At the same time, Islamist political strategies generate structural contradictions with secular norms embedded in the constitutional and civic framework. By contesting state neutrality in matters such as personal law, advocating for community-specific political demands that override universalist principles, and mobilizing cultural symbols in ways that equate political loyalty with religious fidelity, these strategies place religious identity in direct tension with secular citizenship. The social consequences of this tension are non-linear and cumulative. Reactions from other communities—often shaped by fear, suspicion, or opportunistic counter-mobilization—further intensify identity-based polarization. This, in turn, reinforces Islamist narratives of threat and exclusion, creating a self-amplifying feedback loop of mutual othering. Dialectically, the system enters a phase where decohesive forces reinforce one another across communities, steadily eroding the shared civic ground that once mediated difference and sustained Kerala’s plural social equilibrium.
Democratic secular parties such as the Congress and the CPI(M) have played a contradictory and often unintended role in the growth of Islamist politics in Kerala. From a quantum dialectical perspective, this growth cannot be understood as an external intrusion alone, but as an emergent outcome of strategic miscalculations within the secular political field itself. In their pursuit of short-term electoral stability, both parties increasingly relied on community-mediated mobilization rather than deepening universalist, class-based, and citizenship-oriented politics. The Congress, through competitive minority appeasement and organizational dependence on religious intermediaries, and the CPI(M), through tactical compromises that diluted its ideological clarity on secularism and reform, created a political vacuum where identity-based actors could accumulate coherence and legitimacy. By avoiding principled confrontation with conservative religious structures—out of fear of alienation—these parties allowed Islamist organizations to present themselves as authentic defenders of community interests. Dialectically, this represents a failure to transform religious contradiction into higher civic synthesis; instead, the contradiction was deferred, enabling Islamist politics to consolidate as an autonomous force, sharpen communal boundaries, and progressively displace secular mediation within Kerala’s plural social fabric.
The Indian Union Muslim League (IUML) has played a significant, though often understated, role in the gradual communalization of Kerala’s politics and in creating conditions conducive to the rise of political Islamist forces.

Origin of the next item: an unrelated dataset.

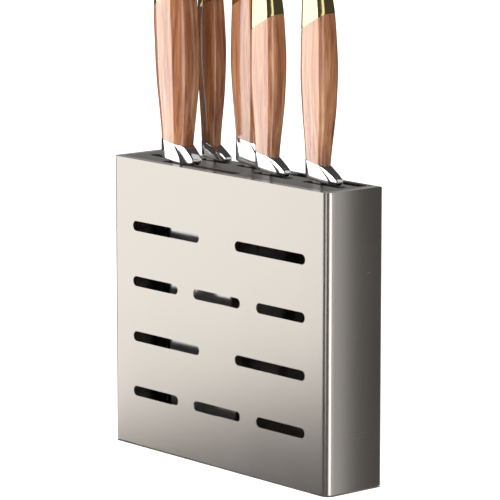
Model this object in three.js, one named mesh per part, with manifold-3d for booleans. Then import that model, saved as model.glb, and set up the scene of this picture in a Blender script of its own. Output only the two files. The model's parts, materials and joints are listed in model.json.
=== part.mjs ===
// Butcher's knife set: a sheet-metal upright rack with a slotted top, holding a wide meat cleaver
// and four knives by their bolsters, blades down.
// Millimetres, +Z up. Origin: centre of the rack's footprint, on the surface it stands on.
// The perforated front faces -Y; the knives' spines point to -X and their edges to +X.

import * as THREE from 'three';
import { mergeVertices } from 'three/addons/utils/BufferGeometryUtils.js';
import Module from 'manifold-3d';

const wasm = await Module();
wasm.setup();

// ---------------------------------------------------------------- driving dimensions

const RACK_W = 240;
const RACK_D = 52;
const RACK_H = 216;
const SHEET = 1.2;
const FRONT_R = 6;
const REAR_R = 2.5;
const FOOT_GAP = 1.2;
const GAP = 0.3;

// Perforated front: rows of stadium slots, two long ones and three short ones in turn.
const ROW_TOP = 166.3;
const ROW_PITCH = 41.5;
const ROWS = 4;
const PERF_H = 7.5;
const LONG_SPANS = [[-96, -20], [20, 96]];
const SHORT_SPANS = [[-96.2, -44.3], [-26.6, 25.7], [43.6, 95.8]];

// Folded rim of the top and of the back, and the plates that close them.
const TOP_RIM = 6;
const TOP_RIM_REAR = 4;
const TOP_WINDOW_R = 4;
const TOP_HEM = 9; // depth of the hem folded down round the window
const TOP_HEM_T = 1;
const BACK_RIM = 11;
const BACK_LAP = 7;
const SCREW_INSET = 6.5;
const SCREW_HEAD_R = 2.8;
const SCREW_SHANK_R = 1.5;
const SCREW_LENGTH = 5;

// Inside: slotted plastic guide under the top plate, corner posts and a drained base.
const GUIDE_T = 12;
const POST = 6;
const POST_MARGIN = 1.2;
const BASE_Z = 2.8;
const FOOT_R = 5;
const BLADE_SLOT_W = 7.6;
const GUIDE_SLOT_W = 7.6;

// Blade slots in the top, [x from, x to, y of the centre line, own width]: five in use, two free.
const BLADE_SLOTS = [
  [-73, 10, -14],
  [-64, -32, 13],
  [-21.5, 30.5, 13],
  [12.5, 52, -0.5],
  [66.5, 107.5, -0.5],
  [-104, -80, -0.5],
  [36, 110.5, 15.4, 10],
];

// Knife handles: largest half width along X, half thickness along Y, and the shares of these
// that the profile reaches at each height over the top plate, with the sideways bow in X.
const SLIM_PROFILE = [
  [0, 0.68, 0], [15, 0.68, 0], [26, 0.73, 0.2], [37, 0.81, 0.5], [58, 0.94, 0.9], [80, 1, 0.9],
  [100, 0.955, 0.3], [118, 0.88, -0.7], [133, 0.79, -2], [146, 0.73, -3], [160, 0.7, -3.4],
];
const BROAD_PROFILE = [
  [0, 0.73, 0], [18, 0.73, 0], [28, 0.78, 0.2], [40, 0.85, 0.4], [60, 0.96, 0.5],
  [78, 1, 0.1], [100, 1, -1], [120, 0.955, -2.5], [140, 0.87, -4], [156, 0.79, -4.8],
  [166, 0.77, -5],
];
const JOINT_SLOPE = -0.17;
const CAP_SLOPE = 0.5;
const CAP_TOP_SLOPE = 0.2;
const CAP_LENGTH = 30;
const FOOT_SLOPE = -0.1;
const TANG_W = 8;
const TANG_T = 2.6;

// One entry per knife. x and y: handle axis; flat and side: shares of the half width and of the half
// thickness that the broad and the narrow faces of the eight-sided handle take; bolster and wood:
// heights of the two joints over the top plate, on the spine side; toe: how far the bolster's foot
// runs past its neck, to the heel; blade: stations [z, spine x, edge x] from the tip up; spine: its
// thickness.
const KNIVES = [
  {
    name: 'cleaver', x: -58.4, y: -14, halfW: 18.4, halfT: 12, flat: 0.44, side: 0.52,
    profile: BROAD_PROFILE, bolster: 18.3, wood: 113, toe: 9.4, spine: 3.2,
    blade: [
      [-188, 3, 57.6], [-187, -1, 61.6], [-184, -5.5, 64], [-178, -8, 65.2],
      [-170, -8.4, 65.4], [-90, -8.4, 61.2], [-8, -8.4, 59.2], [-3, -8.4, 58.4],
      [-1, -8.4, 56.6],
    ],
  },
  {
    name: 'boning_knife', x: -52.4, y: 13, halfW: 11.4, halfT: 6.8, flat: 0.6, side: 0.66,
    profile: SLIM_PROFILE, bolster: 14.5, wood: 110, toe: 12.5, spine: 2.6,
    blade: [
      [-140, -4.4, -3.4], [-134, -5.6, 0], [-120, -6.8, 4.4], [-95, -7.3, 8],
      [-55, -7.3, 10.6], [-15, -7.3, 14], [-1, -7.3, 17],
    ],
  },
  {
    name: 'chef_knife', x: -9.4, y: 13, halfW: 16, halfT: 8.3, flat: 0.65, side: 0.62,
    profile: SLIM_PROFILE, bolster: 22, wood: 115, toe: 12, spine: 2.8,
    blade: [
      [-190, -3.4, -2.2], [-184, -4.8, 3.2], [-165, -7.8, 14.6], [-130, -10, 25.4],
      [-85, -10.2, 31.6], [-40, -10.2, 34.4], [-6, -10.2, 35], [-1, -10.2, 34],
    ],
  },
  {
    name: 'slicer', x: 26.2, y: -0.5, halfW: 15, halfT: 7.8, flat: 0.62, side: 0.57,
    profile: SLIM_PROFILE, bolster: 16.5, wood: 102, toe: 12.2, spine: 2.6,
    blade: [
      [-171, -7, -6], [-166, -7.8, 0.4], [-156, -8.8, 8], [-138, -9.8, 14.8],
      [-96, -10, 18], [-54, -10, 19.6], [-20, -10, 20.8], [-1, -10, 21.8],
    ],
  },
  {
    name: 'carving_knife', x: 80.6, y: -0.5, halfW: 15.2, halfT: 7.9, flat: 0.62, side: 0.57,
    profile: SLIM_PROFILE, bolster: 16.7, wood: 107, toe: 13.2, spine: 2.6,
    blade: [
      [-152, -6.4, -5.2], [-147, -7.4, 0.6], [-135, -9, 7.6], [-110, -10.2, 14.4],
      [-70, -10.2, 18.6], [-30, -10.2, 21.4], [-1, -10.2, 23.2],
    ],
  },
];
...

From a quantum dialectical perspective, IUML’s role is best understood not primarily through ideological extremism, but through its institutionalization of religious identity as a stable and legitimate axis of electoral mobilization within a formally secular democratic framework. By consistently organizing political representation around a singular communal identity, the IUML normalized the translation of social grievances, developmental demands, and political negotiations into explicitly religious terms. While this strategy initially functioned as a protective mechanism for minority interests within a competitive political field, it also weakened cross-cutting secular and class-based solidarities by diverting political consciousness away from universalist citizenship toward community mediation. Over time, this produced a structural vacuum: once religion was accepted as a legitimate organizing principle in mainstream politics, more ideologically driven Islamist forces could present themselves as “authentic” or “principled” alternatives to what they portrayed as pragmatic or compromised communal politics. Dialectically, the IUML did not itself become an Islamist force, but by stabilizing communal identity as a political norm, it lowered the threshold for ideological radicalization, thereby unintentionally paving the way for political Islamism to enter Kerala’s political field with greater legitimacy and mobilizing potential.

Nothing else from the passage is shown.